Some of the really good decision making is intuitive. With just handful of information and unconscious rapid cognition, we can arrive at an accurate judgement very quickly. It is what Malcolm Gladwell calls thin-slicing in his fascinating book, Blink. It is a powerful, sophisticated tool for taking quick decisions with minimum information. In fact, in the face of mountains of data, this ability no longer functions. Intuition, by definition is fragile and short-lived, and too much information can often paralyze it.

WHAT TRUE ANALYSIS DEMANDS
Real, meaningful analysis needs time and distance. There is no benefit in seeing all the variables right this second to be able to make a decision about the ‘next XYZ strategy’. Over a period of time, the data will be sufficiently stable to be able to give a reliable picture of current business trends and decide on how to tackle the future ones. Distance refers to the fact that one doesn’t need granular, detailed data for analysis. One needs to zoom out slightly to see it in a broader context. Summarized data rolled up at reasonable levels spliced across relevant dimensions will provide a more substantive, vivid depiction of the overall performance and help sharper, quicker decision making.

It’s a fallacy that ALL the answers are there in the data we capture. A school might be deemed to have exceptional teaching model based on the performance of the students at Grade 10 tests. However, this conclusion doesn’t take into consideration the fact that the school has a rigorous test based admission process, ensuring only the best students get admitted to the school. No school maintains un-admitted students on their rolls. This is called survivorship bias or problem of silent evidence.

The other trouble is inability to predict cataclysmic events like earthquakes, terrorist attacks, fires or for that matter, a recession. Such is the disruptive force of these events that the forecasting and predictive models just don’t stand up to scrutiny. This, at a time when you expect such tools to guide you the most. The need is to look beyond the obvious.

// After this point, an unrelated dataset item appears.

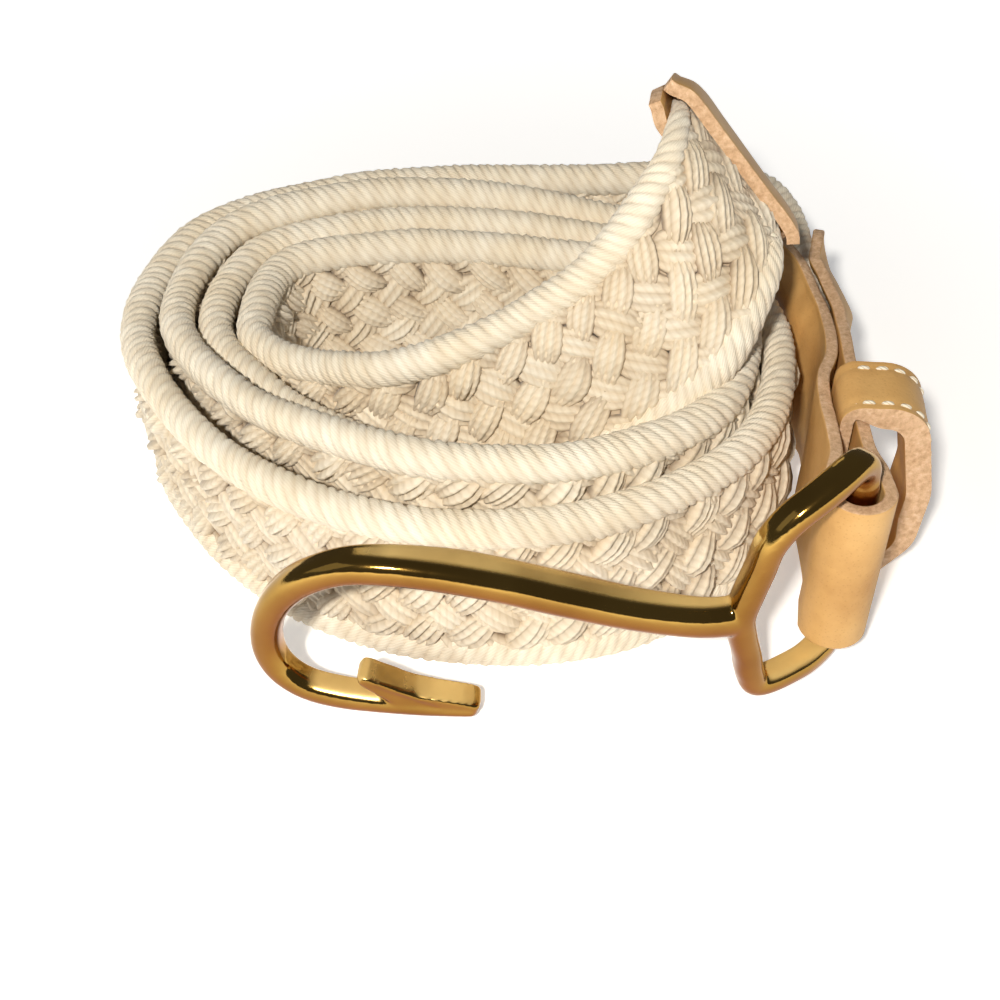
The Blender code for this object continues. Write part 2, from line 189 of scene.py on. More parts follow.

Massive data stores give us a sense of being all-knowing. We think we can just immerse into them and we will come out enlightened. The truth, as explained, is not that simple. In reality, the tools are as good as the data they contain and the people that use them. Unfortunately, both are inherently flawed. We need to remember two things - Data doesn’t tell everything, and you need to know what you are looking for.